Artificial Intelligence Media

Are we taking AI too far?

By Ed Chambliss, president

August 21, 2017 | 4 min read

AI offers us the ability to interact with customers on their terms 24/7, but can it really create rich, relevant advertising on a customized basis?

While marketing scientists seem to think AI will solve the escalating demand for relevant content without breaking the bank, I’m concerned we’re overstepping the limits of what a computer can really do by having it create ads – and in the process risking the credibility and reputation of brands with the very people they aim to engage.

This is part of a larger problem in marketing. We keep looking for answers in technology that we should be looking for in human connection.

I’m guessing most advertising people, like me, get fascinated with AI and want to test everything it can possibly do. After all, creating new means and methods of communication is fundamental to our business. We’re paid to take platforms as far as they can go. But our charge is also to create ideas beyond the available data and logic that computers are limited to, and write them into great advertising that plays on human senses and emotions.

That’s where AI reaches its limit. AI is not an ideal creative engine, because computers can’t be people. They can think, but they can’t feel and sense, or make emotional connections between impulses. They don’t know the feeling of sinking your toes into wet sand as waves roll over your feet; or the sensation of the wind pushing your hand up and down when you hold it out the window of a speeding car. Without this kind of shared emotional reference, a message about human experience will feel hollow.

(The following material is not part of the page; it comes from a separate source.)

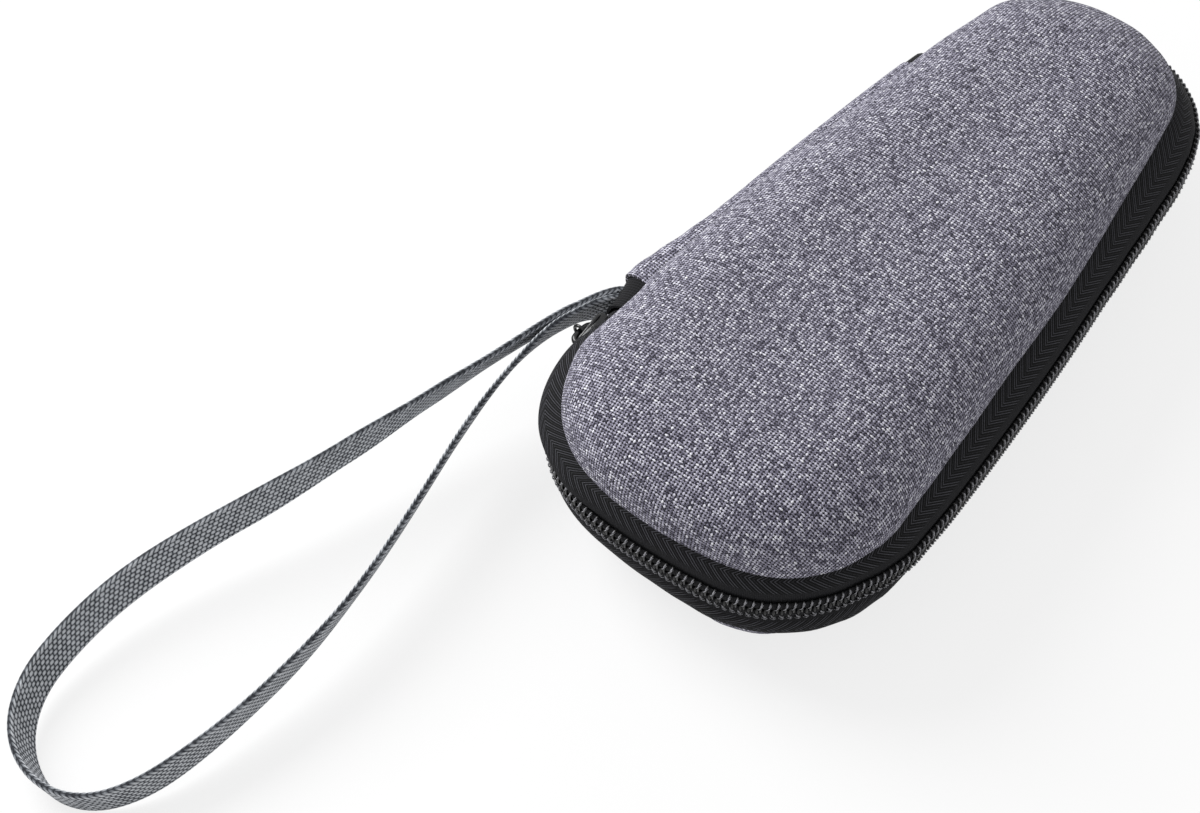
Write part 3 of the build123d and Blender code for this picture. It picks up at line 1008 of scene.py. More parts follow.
class CASE_OT_outer_cloths(bpy.types.Operator):
    """Outer cloth of the lid and the base"""

    bl_idname = "case.outer_cloths"
    bl_label = "Outer cloths"

    def execute(self, context):
        shell = context.scene.case_shell
        for half, side in (("lid", 1), ("base", -1)):
            piece = dome(f"{half}_cloth", side, shell, 0.0, tuck=0.9)
            thicken(piece, shell.cloth)
            seat(piece, half, "heather_cloth", finish_for("cloth"), f"{half}_outer_cloth")
            declare_sheet(piece, 130, 245, CLOTH_AREA, f"{half}_foam")
        return {"FINISHED"}


class CASE_OT_inner_layers(bpy.types.Operator):
    """Foam and lining of both shells"""

    bl_idname = "case.inner_layers"
    bl_label = "Foam and lining"

    def execute(self, context):
        shell = context.scene.case_shell
        for half, side in (("lid", 1), ("base", -1)):
            foam = dome(f"{half}_foam", side, shell, shell.cloth + 0.05, columns=134, fill_rows=4)
            thicken(foam, shell.foam)
            seat(foam, half, "foam", finish_for("foam"), f"{half}_foam_shell")
            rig.padded(foam, fill=1.0)
            inside = shell.cloth + shell.foam + 0.1
            lining = dome(f"{half}_inner_cloth", side, shell, inside, columns=268)
            thicken(lining, shell.lining)
            seat(lining, half, "lining", finish_for("lining"), f"{half}_lining")
            declare_sheet(lining, 115, 230, LINING_AREA, f"{half}_foam")
        return {"FINISHED"}


def strip_round(name, side, profile, first, last, columns, flip=False, skew=((0, 0), (1, 0))):
    """Strip swept along the rim from one distance to another; profile gives its points at a distance.

    Skew says how much further its last end reaches, at shares of its width. It builds up over the
    strip's last sixth.
    """
    rows = len(profile(first)) - 1

    def place(i, j):
        distance = first + (last - first) * i / columns
        distance += along_table(skew, j / rows) * smooth(i / columns * 6 - 5)
        point = profile(distance)[j]
        return rim_point(distance, point[0], side * point[1])

    def weave(i, j):
        distance = first + (last - first) * i / columns
        points = profile(distance)
        run = sum((Vector(b) - Vector(a)).length for a, b in zip(points[:j], points[1 : j + 1]))
        return distance, run

    return grid_piece(name, columns, rows, place, weave, flip=flip)


def tape_profile(side):
    """Face of a zip tape: behind the coil, over a soft ridge and out to the shell's mouth."""
    shell = bpy.context.scene.case_shell
    case_zip = bpy.context.scene.case_zip
    behind_coil = ((1.95, 0.35), (1.95, 1.6), (1.95, 2.6), (1.86, 3.1))

    def profile(distance):
        edge = mouth_inset(side, distance) + 0.7
        if side < 0:
            edge = min(edge, along_table(BASE_LAP, distance % RIM_LENGTH))
        brim = shell.mouth_gap + (0.3 if side < 0 else -0.02)
        tuck = zip_tuck(distance)
        brow = tape_brow(distance) if side > 0 else 0.0
        start = Vector((tuck + 1.75 - brow, case_zip.coil_height + 0.45 - brow * 0.25))
        end = Vector((edge, brim))
        across = end - start
        out = Vector((-across.y, across.x)).normalized()
        if out.x > 0:
            out = -out
        points = [(tuck + inset, level) for inset, level in behind_coil]
        steps = 11
        for step in range(steps + 1):
            share = step / steps
            lift = 0.75 * math.sin(math.pi * share) * (1 - 0.35 * share)
            points.append(tuple(start + across * share + out * lift))
        points.append((mouth_inset(side, distance) + 1.2, brim + 0.1))
        return points

    return profile


class CASE_OT_zip_tapes(bpy.types.Operator):
    """Woven tapes of the zip"""

    bl_idname = "case.zip_tapes"
    bl_label = "Zip tapes"

    def execute(self, context):
        first = hinge_side(NEAR_TAB_Y + 0.2) - RIM_LENGTH
        last = hinge_side(FAR_TAB_Y - 0.2)
        for half, side in (("lid", 1), ("base", -1)):
            tape = strip_round(f"{half}_tape", side, tape_profile(side), first, last, 240, flip=side > 0)
            thicken(tape, context.scene.case_zip.tape)
            seat(tape, half, "zip_tape", finish_for("tape"), f"{half}_zip_tape")
        return {"FINISHED"}


def row_spread(distance):
    """How far a coil row stands off the split: opened by the slider, and closed behind it."""
    place = distance % RIM_LENGTH
    if place < hinge_side(0.0):
        return 0.0
    share = (hinge_side(SLIDER_Y) - place) / SLIDER_LENGTH + 0.5
    share = min(max(share * 1.25, 0), 1)
    return SLIDER_SPREAD * smooth(share)


def tube_mesh(name, sides, stations):
    """Closed tube extruded from a circle. A station is a centre, and a radius across and through."""
    points = [Vector(station[:3]) for station in stations]
    bpy.ops.object.select_all(action="DESELECT")
    bpy.ops.mesh.primitive_circle_add(vertices=sides, radius=1, fill_type="NGON")
    piece = bpy.context.object
    piece.name = name
    bpy.ops.object.mode_set(mode="EDIT")
    for _ in points[1:]:
        bpy.ops.mesh.extrude_region_move(TRANSFORM_OT_translate={"value": (0, 0, 1)})
    bpy.ops.object.mode_set(mode="OBJECT")
    rings = {}
    for vertex in piece.data.vertices:
        rings.setdefault(round(vertex.co.z), []).append(vertex)
    for level, vertices in rings.items():
        before = points[max(level - 1, 0)]
        after = points[min(level + 1, len(points) - 1)]
        ahead = (after - before).normalized()
        sideways = Vector((1, 0, 0))
        upright = ahead.cross(sideways).normalized()
        wide, deep = stations[level][3:]
        for vertex in vertices:
            offset = sideways * (vertex.co.x * wide) + upright * (vertex.co.y * deep)
            vertex.co = (points[level] + offset) * MM
    bpy.ops.object.mode_set(mode="EDIT")
    bpy.ops.mesh.select_all(action="SELECT")
    bpy.ops.mesh.normals_make_consistent(inside=False)
    bpy.ops.object.mode_set(mode="OBJECT")
    return piece


def copies(pattern, places, name):
    """One mesh from a pattern piece set at many places, each a matrix in millimetres."""
    source = pattern.data
    coords = [vertex.co.copy() for vertex in source.vertices]
    faces = [tuple(face.vertices) for face in source.polygons]
    vertices = []
    polygons = []
    for matrix in places:
        start = len(vertices)
        metres = matrix.copy()
        metres.translation = matrix.translation * MM
        vertices += [metres @ coord for coord in coords]
        polygons += [tuple(index + start for index in face) for face in faces]
    mesh = bpy.data.meshes.new(name)
    mesh.from_pydata(vertices, [], polygons)
    mesh.update()
    piece = bpy.data.objects.new(name, mesh)
    bpy.context.scene.collection.objects.link(piece)
    bpy.data.objects.remove(pattern)
    return piece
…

In other words, AI has no soul. And it’s soul that sells. The emotional response we seek as marketers isn’t a chain of logic; it’s the triggering of a feeling rooted in a sensation. That’s why 'Got milk?' swayed a generation where 'Milk, it does a body good' fell flat. And it’s why 'You’re not yourself when you’re hungry” resonates three levels higher than 'Snickers satisfies' ever could.

Great advertising has exponential impact and efficiency because it’s created from this kind of instinctive connection, not the instantaneous organization of data points. We create from impulses and senses a computer can’t feel. We can automate message delivery on a media platform; but we can’t automate creation. When AI creates, we’ll be horribly wrong sometimes. That’s a chance brands can’t afford to take in an era where consumers don’t give out second chances.

More than ever, advertising is an ideas business and marketers need breakthrough ideas. As we deepen our reliance on technology to develop platforms and disseminate advertising, we have to protect the primary of true source – people sensing human truths that will resonate in the human experience. That’s where creative breakthroughs live. Let’s keep the computer’s role to finding connections and aggregating information that can fuel insights by people who can feel whether ideas will resonate with others.